Akhir-akhir ini banyak sekolah swasta mulai megap-megap, bukan karena kekurangan guru, tapi karena kekurangan murid. Bangku kosong, ruang kelas sepi, guru pun gelisah. Padahal, dulu sekolah swasta punya tempat sendiri di hati para orang tua. Tapi sekarang? Banyak yang tutup usia dini. Pertanyaannya: siapa yang salah?
Selama ini sekolah swasta sering dianggap sebagai "opsi kedua" setelah sekolah negeri. Padahal, banyak banget sekolah swasta yang kualitasnya gak kalah. Bahkan beberapa lebih unggul dari sisi karakter, kedisiplinan, atau nilai-nilai keagamaan. Tapi yang jadi masalah adalah ketika pemerintah terus mendorong kuantitas sekolah negeri tanpa memperhitungkan distribusi murid secara proporsional. Ketimpangan ini bikin sekolah swasta seperti kalah sebelum bertanding.
Kondisi ekonomi keluarga juga jadi faktor utama. Siapa sih yang gak pengen sekolah bagus dan gratis? Maka, saat sekolah negeri buka pendaftaran, langsung diserbu. Sekolah swasta yang berbayar pun jadi kurang diminati, meski punya program unggulan. Ini realita yang gak bisa dihindari. Tapi bukan berarti harus dibiarkan begitu saja.
Harus ada regulasi dari pemerintah yang adil dan berpihak. Gak cukup cuma bangun gedung dan buka sekolah negeri sebanyak mungkin, tapi juga menjaga ekosistem pendidikan agar tetap seimbang. Sekolah swasta butuh perlindungan, bukan pembiaran. Harus ada insentif, dukungan, atau bahkan kerja sama nyata agar mereka tetap bisa berdiri dan memberi warna dalam dunia pendidikan kita.
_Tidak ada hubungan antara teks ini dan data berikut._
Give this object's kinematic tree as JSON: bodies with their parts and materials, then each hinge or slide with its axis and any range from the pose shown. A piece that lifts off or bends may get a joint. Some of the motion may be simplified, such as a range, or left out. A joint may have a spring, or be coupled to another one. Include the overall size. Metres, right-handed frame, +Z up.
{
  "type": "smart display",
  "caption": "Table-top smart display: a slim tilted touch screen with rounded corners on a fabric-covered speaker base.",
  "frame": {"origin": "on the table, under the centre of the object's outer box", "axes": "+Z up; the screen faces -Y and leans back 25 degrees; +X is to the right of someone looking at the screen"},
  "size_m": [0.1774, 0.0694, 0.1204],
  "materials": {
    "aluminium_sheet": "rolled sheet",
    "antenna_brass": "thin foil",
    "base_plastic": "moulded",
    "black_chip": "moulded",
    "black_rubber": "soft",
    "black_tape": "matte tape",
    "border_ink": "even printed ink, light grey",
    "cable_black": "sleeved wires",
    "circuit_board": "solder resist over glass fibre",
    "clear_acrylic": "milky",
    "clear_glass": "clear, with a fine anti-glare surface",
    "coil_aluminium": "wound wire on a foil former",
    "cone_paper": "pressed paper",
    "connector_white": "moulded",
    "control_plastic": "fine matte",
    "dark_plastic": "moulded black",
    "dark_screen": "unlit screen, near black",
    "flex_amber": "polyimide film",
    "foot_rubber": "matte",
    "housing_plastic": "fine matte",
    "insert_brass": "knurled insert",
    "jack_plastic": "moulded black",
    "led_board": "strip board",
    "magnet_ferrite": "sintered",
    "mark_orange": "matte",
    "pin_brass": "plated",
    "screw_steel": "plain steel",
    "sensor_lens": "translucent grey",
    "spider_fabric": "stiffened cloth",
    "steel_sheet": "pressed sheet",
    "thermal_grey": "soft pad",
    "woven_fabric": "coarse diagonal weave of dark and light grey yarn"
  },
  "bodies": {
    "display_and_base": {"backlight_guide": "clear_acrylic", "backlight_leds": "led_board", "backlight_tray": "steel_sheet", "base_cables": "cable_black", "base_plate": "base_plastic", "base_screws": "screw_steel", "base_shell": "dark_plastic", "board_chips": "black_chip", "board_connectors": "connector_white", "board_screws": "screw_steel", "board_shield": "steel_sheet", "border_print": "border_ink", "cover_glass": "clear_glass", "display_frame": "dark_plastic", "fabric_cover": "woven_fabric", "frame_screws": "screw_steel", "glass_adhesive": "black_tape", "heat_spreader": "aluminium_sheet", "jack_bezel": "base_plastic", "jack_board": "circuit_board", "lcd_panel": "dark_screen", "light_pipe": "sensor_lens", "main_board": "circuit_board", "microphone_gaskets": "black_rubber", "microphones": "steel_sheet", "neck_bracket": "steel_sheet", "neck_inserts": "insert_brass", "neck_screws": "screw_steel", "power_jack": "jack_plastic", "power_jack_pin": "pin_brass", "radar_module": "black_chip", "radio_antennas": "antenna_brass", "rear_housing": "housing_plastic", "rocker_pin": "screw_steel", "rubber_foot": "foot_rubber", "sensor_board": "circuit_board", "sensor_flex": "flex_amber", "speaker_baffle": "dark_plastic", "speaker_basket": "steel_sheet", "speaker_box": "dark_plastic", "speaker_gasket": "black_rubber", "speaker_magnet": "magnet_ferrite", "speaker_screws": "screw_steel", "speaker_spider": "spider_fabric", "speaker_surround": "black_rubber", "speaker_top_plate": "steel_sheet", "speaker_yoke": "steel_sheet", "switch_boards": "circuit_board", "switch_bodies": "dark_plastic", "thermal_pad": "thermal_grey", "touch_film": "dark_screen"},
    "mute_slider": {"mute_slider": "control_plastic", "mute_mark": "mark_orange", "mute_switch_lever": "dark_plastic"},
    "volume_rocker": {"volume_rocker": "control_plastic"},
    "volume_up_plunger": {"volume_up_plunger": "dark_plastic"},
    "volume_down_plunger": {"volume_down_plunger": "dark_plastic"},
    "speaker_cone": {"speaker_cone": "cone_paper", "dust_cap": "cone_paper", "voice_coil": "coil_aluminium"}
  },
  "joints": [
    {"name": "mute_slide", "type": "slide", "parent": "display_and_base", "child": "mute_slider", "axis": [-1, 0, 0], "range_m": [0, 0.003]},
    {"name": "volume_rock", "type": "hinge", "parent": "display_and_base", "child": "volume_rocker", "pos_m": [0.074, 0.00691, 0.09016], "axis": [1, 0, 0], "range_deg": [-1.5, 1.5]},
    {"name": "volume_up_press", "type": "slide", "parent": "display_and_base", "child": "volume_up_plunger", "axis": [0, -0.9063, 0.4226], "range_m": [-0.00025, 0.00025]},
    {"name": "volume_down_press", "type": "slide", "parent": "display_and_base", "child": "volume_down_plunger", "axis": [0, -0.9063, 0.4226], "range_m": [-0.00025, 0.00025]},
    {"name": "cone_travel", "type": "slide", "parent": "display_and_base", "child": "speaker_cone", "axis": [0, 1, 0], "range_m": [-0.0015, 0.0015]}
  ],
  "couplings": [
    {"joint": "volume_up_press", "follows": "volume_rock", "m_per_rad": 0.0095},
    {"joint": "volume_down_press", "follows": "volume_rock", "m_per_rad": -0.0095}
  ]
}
Kita juga perlu mengubah cara pandang. Sekolah swasta bukan musuh, bukan pesaing. Mereka adalah mitra dalam membangun generasi. Gak semua orang cocok di sistem negeri, dan gak semua nilai bisa ditanam lewat kurikulum formal. Ada banyak nilai kehidupan yang justru lahir dari pendekatan personal dan komunitas kecil seperti yang banyak diterapkan di sekolah swasta.
Pemerintah seharusnya hadir dan membuat kebijakan afirmatif---bukan malah seolah-olah berpihak hanya pada yang besar dan bersubsidi. Mulai dari insentif pajak, dukungan pelatihan, kemitraan, hingga zonasi yang adil bisa jadi langkah nyata. Jangan sampai sekolah swasta dianggap hanya pelengkap penderita dalam dunia pendidikan.
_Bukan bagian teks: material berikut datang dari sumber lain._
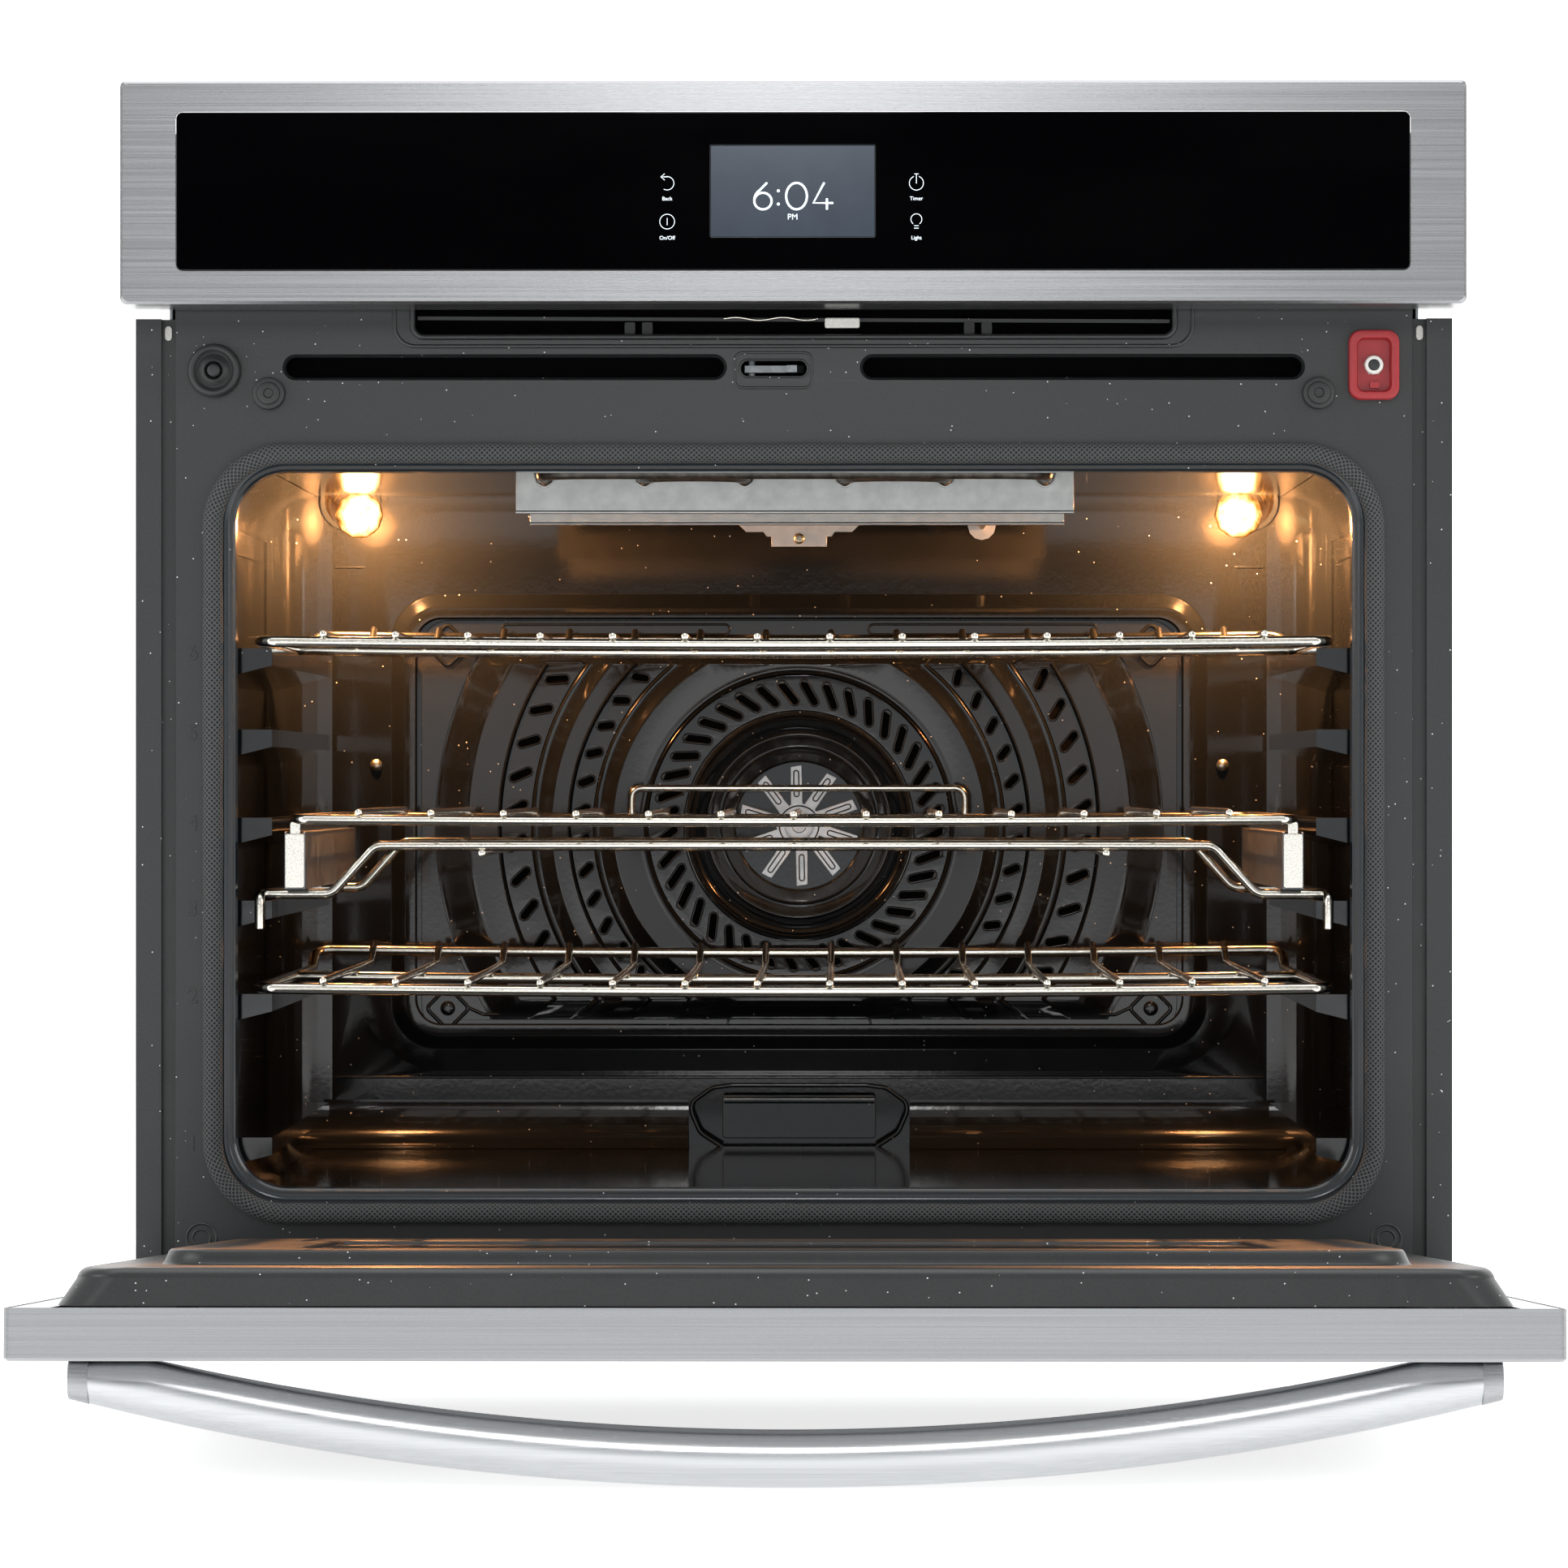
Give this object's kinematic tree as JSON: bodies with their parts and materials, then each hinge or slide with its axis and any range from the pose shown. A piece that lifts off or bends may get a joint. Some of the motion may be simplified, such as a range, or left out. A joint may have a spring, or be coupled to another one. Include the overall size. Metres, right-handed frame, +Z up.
{
  "type": "wall oven",
  "caption": "Built-in electric convection wall oven, drop-down door open, with touch control panel, wire racks, gliding rack, fan and lamps.",
  "frame": {"origin": "centre of the chassis underside, on the cabinet shelf that carries the oven", "axes": "+X to the right seen from the front, +Y into the oven, +Z up; the door is at -Y and stands open"},
  "size_m": [0.762, 1.1302, 0.7458],
  "materials": {
    "galvanised": "zinc coated steel, satin",
    "front_enamel": "dark grey enamel with fine white specks",
    "cavity_enamel": "blue grey enamel, glossy",
    "stainless": "brushed stainless steel",
    "black_glass": "black backed glass",
    "window_glass": "tinted oven window glass",
    "display": "slate display with white digits",
    "circuit_board": "green circuit board",
    "rope": "woven glass fibre rope",
    "element_sheath": "oxidised heating element sheath",
    "aluminised_strip": "aluminised steel",
    "lamp_glass": "clear borosilicate jar",
    "lamp_bulb": "lit halogen bulb on a ceramic base",
    "mineral_wool": "pale yellow mineral wool",
    "red_plastic": "red moulded plastic",
    "pale_plastic": "off-white moulded plastic",
    "dark_rubber": "dark grey silicone rubber",
    "fan_aluminium": "stamped sheet, satin",
    "motor_black": "black painted motor shell",
    "chrome_wire": "bright chrome plated wire"
  },
  "bodies": {
    "cabinet": {"chassis_base": "galvanised", "chassis_side_left": "galvanised", "chassis_side_right": "galvanised", "chassis_top": "galvanised", "chassis_back": "galvanised", "power_inlet_plate": "galvanised", "lock_housing": "galvanised", "hinge_arm_left": "galvanised", "hinge_arm_right": "galvanised", "blower_housing": "galvanised", "front_frame": "front_enamel", "side_trim_left": "front_enamel", "side_trim_right": "front_enamel", "cavity_floor": "cavity_enamel", "cavity_ceiling": "cavity_enamel", "cavity_side_left": "cavity_enamel", "cavity_side_right": "cavity_enamel", "cavity_back": "cavity_enamel", "convection_cover": "cavity_enamel", "floor_cover_plate": "cavity_enamel", "bottom_trim": "stainless", "control_panel_frame": "stainless", "control_glass": "black_glass", "display_module": "display", "control_board": "circuit_board", "door_gasket": "rope", "convection_element": "element_sheath", "broil_element": "element_sheath", "bake_element": "element_sheath", "broil_hanger_front": "aluminised_strip", "broil_hanger_rear": "aluminised_strip", "temperature_sensor": "aluminised_strip", "lamp_glass_left": "lamp_glass", "lamp_glass_right": "lamp_glass", "lamp_bulb_left": "lamp_bulb", "lamp_bulb_right": "lamp_bulb", "insulation_wrap": "mineral_wool", "probe_receptacle": "red_plastic", "probe_jack": "pale_plastic", "door_switch_housing": "dark_rubber", "door_bumper_left": "dark_rubber", "door_bumper_right": "dark_rubber", "fan_motor": "motor_black"},
    "door": {"door_skin": "stainless", "door_outer_glass": "black_glass", "door_inner_glass": "window_glass", "door_liner": "front_enamel", "door_handle": "stainless", "hinge_leaf_left": "galvanised", "hinge_leaf_right": "galvanised"},
    "top_rack": {"rack_top": "chrome_wire"},
    "bottom_rack": {"rack_bottom": "chrome_wire"},
    "glide_frame": {"glide_base": "chrome_wire", "glide_rail_left": "galvanised", "glide_rail_right": "galvanised"},
    "glide_deck": {"glide_deck": "chrome_wire"},
    "fan": {"convection_fan": "fan_aluminium"},
    "blower": {"blower_wheel": "fan_aluminium"},
    "lock": {"lock_hook": "galvanised"},
    "switch_button": {"door_switch_plunger": "dark_rubber"}
  },
  "joints": [
    {"name": "door_hinge", "type": "hinge", "parent": "cabinet", "child": "door", "pos_m": [0, -0.2975, 0.044], "axis": [-1, 0, 0], "range_deg": [0, 86.8]},
    {"name": "top_rack_slide", "type": "slide", "parent": "cabinet", "child": "top_rack", "axis": [0, 1, 0], "range_m": [-0.27, 0]},
    {"name": "bottom_rack_slide", "type": "slide", "parent": "cabinet", "child": "bottom_rack", "axis": [0, 1, 0], "range_m": [-0.27, 0]},
    {"name": "glide_frame_slide", "type": "slide", "parent": "cabinet", "child": "glide_frame", "axis": [0, 1, 0], "range_m": [-0.2, 0]},
    {"name": "glide_deck_slide", "type": "slide", "parent": "glide_frame", "child": "glide_deck", "axis": [0, 1, 0], "range_m": [-0.3, 0]},
    {"name": "convection_fan_spin", "type": "hinge", "parent": "cabinet", "child": "fan", "pos_m": [0, 0.2025, 0.299], "axis": [0, 1, 0], "continuous": true},
    {"name": "blower_spin", "type": "hinge", "parent": "cabinet", "child": "blower", "pos_m": [0.1, 0.01, 0.577], "axis": [0, 0, 1], "continuous": true},
    {"name": "lock_hook_swing", "type": "hinge", "parent": "cabinet", "child": "lock", "pos_m": [-0.024, -0.2615, 0.5645], "axis": [0, 0, 1], "range_deg": [-55, 0]},
    {"name": "door_switch_press", "type": "slide", "parent": "cabinet", "child": "switch_button", "axis": [0, 1, 0], "range_m": [0, 0.002], "stiffness_N_per_m": 200, "springref_m": -0.002}
  ]
}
Karena kalau sekolah swasta terus dibiarkan kehilangan murid, bukan cuma ruang kelas yang kosong, tapi juga harapan, semangat guru, dan keberagaman metode pendidikan yang ikut padam. Ini bukan cuma tentang angka murid, tapi tentang masa depan bangsa yang harus dibangun bersama, bukan sendiri-sendiri.
Masyarakat juga perlu ubah pola pikir. Sekolah swasta bukan selalu mahal dan eksklusif. Banyak yang justru berjuang untuk tetap terjangkau, bahkan jadi andalan untuk pendidikan karakter dan agama. Jadi sebelum buru-buru daftar ke negeri karena "gratis", coba lihat juga potensi sekolah swasta di sekitar.
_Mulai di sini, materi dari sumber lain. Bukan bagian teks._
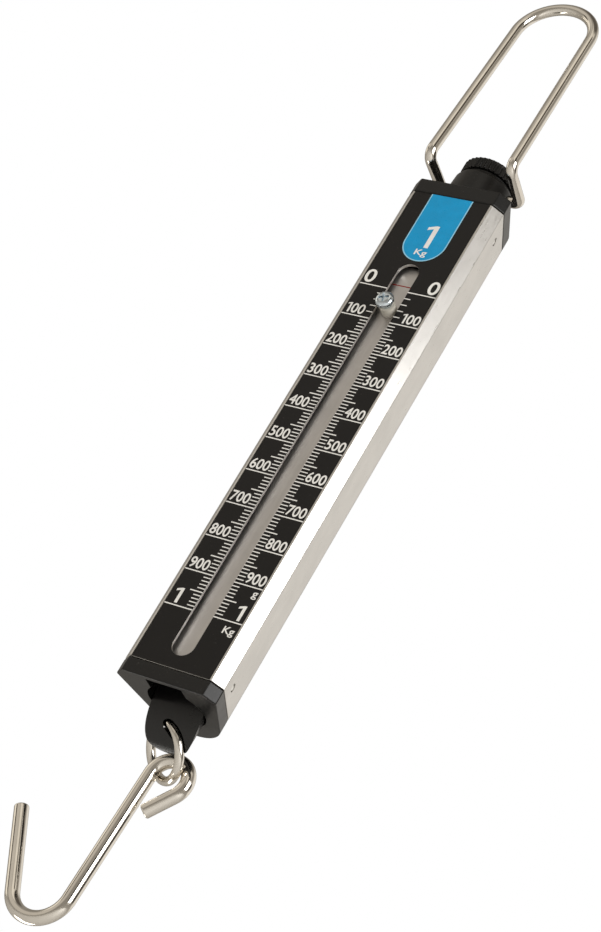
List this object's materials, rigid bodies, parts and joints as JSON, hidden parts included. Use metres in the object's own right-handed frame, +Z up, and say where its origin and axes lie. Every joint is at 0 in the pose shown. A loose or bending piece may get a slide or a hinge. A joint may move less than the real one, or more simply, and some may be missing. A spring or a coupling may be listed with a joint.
{
  "type": "hanging spring scale",
  "caption": "Slim hanging spring scale with a slotted dial face, wire handle, zero knob, and a hook on a ring.",
  "frame": {"origin": "inner top of the handle's wire loop, where the scale hangs", "axes": "+Z up along the case, -Y out of the scale face, +X to the right as the scale is read"},
  "size_m": [0.045, 0.0287, 0.2797],
  "materials": {
    "aluminium_case": "satin anodised, lengthwise drawn",
    "label_black": "printed semi-gloss",
    "black_plastic": "semi-gloss moulded",
    "nickel_wire": "bright nickel plate",
    "plain_steel": "plain",
    "zinc_plate": "bright zinc plate",
    "brass": "turned",
    "nylon": "natural",
    "rubber": "matt"
  },
  "bodies": {
    "handle": {"handle_wire": "nickel_wire"},
    "case": {"case_tube": "aluminium_case", "scale_plate": "label_black", "top_cap": "black_plastic", "bottom_cap": "black_plastic", "adjuster_guide": "plain_steel", "stop_bumper": "rubber", "knob_washer": "nylon", "cap_pin_top_left": "plain_steel", "cap_pin_top_right": "plain_steel", "cap_pin_bottom_left": "plain_steel", "cap_pin_bottom_right": "plain_steel"},
    "knob": {"zero_knob": "black_plastic", "knob_nut": "brass"},
    "adjuster": {"adjuster_rod": "plain_steel", "tension_spring": "plain_steel"},
    "carriage": {"carriage_strip": "plain_steel", "guide_block": "nylon", "pointer_screw": "zinc_plate", "pointer_collar": "nylon", "pointer_nut": "zinc_plate", "hook_puller": "black_plastic", "puller_rivet_left": "plain_steel", "puller_rivet_right": "plain_steel"},
    "ring": {"ring": "nickel_wire"},
    "hook": {"hook": "nickel_wire"}
  },
  "joints": [
    {"name": "handle_pivot", "type": "hinge", "parent": "handle", "child": "case", "pos_m": [0, 0.00891, -0.05805], "axis": [1, 0, 0], "range_deg": [-20, 120]},
    {"name": "knob_turn", "type": "hinge", "parent": "case", "child": "knob", "pos_m": [0, 0.00891, -0.05285], "axis": [0, 0, 1], "range_deg": [-270, 900]},
    {"name": "adjuster_slide", "type": "slide", "parent": "case", "child": "adjuster", "axis": [0, 0, 1], "range_m": [-0.00312, 0.00094]},
    {"name": "carriage_travel", "type": "slide", "parent": "adjuster", "child": "carriage", "axis": [0, 0, -1], "range_m": [0, 0.101], "stiffness_N_per_m": 98.1, "springref_m": -0.0022, "deforming": ["tension_spring"]},
    {"name": "ring_swing", "type": "hinge", "parent": "carriage", "child": "ring", "pos_m": [-0.00325, 0.01273, -0.22202], "axis": [0.8676, -0.4782, -0.1361], "range_deg": [-40, 0]},
    {"name": "hook_swing", "type": "hinge", "parent": "ring", "child": "hook", "pos_m": [0.00264, 0.01859, -0.23235], "axis": [0, 1, 0], "range_deg": [-30, 40]}
  ],
  "couplings": [
    {"joint": "knob_turn", "follows": "adjuster_slide", "rad_per_m": -5026.5}
  ]
}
Dan yang paling penting, pendidikan itu seharusnya bukan kompetisi antar sekolah, tapi kolaborasi untuk melahirkan generasi yang siap menghadapi masa depan. Kalau kita cuma dukung satu sisi, maka yang lain akan tumbang. Dan ketika satu bagian ekosistem runtuh, dampaknya bakal terasa ke semuanya. Termasuk ke anak-anak kita sendiri.
Jadi kalau sekolah swasta gak dapat murid, salah siapa? Jangan-jangan bukan salah siapa-siapa, tapi salah kita semua yang diam dan cuek. Saatnya buka mata, buka hati, dan bikin perubahan nyata. Karena dunia pendidikan yang sehat itu harus adil dan merata, bukan cuma tentang siapa yang paling murah atau paling besar.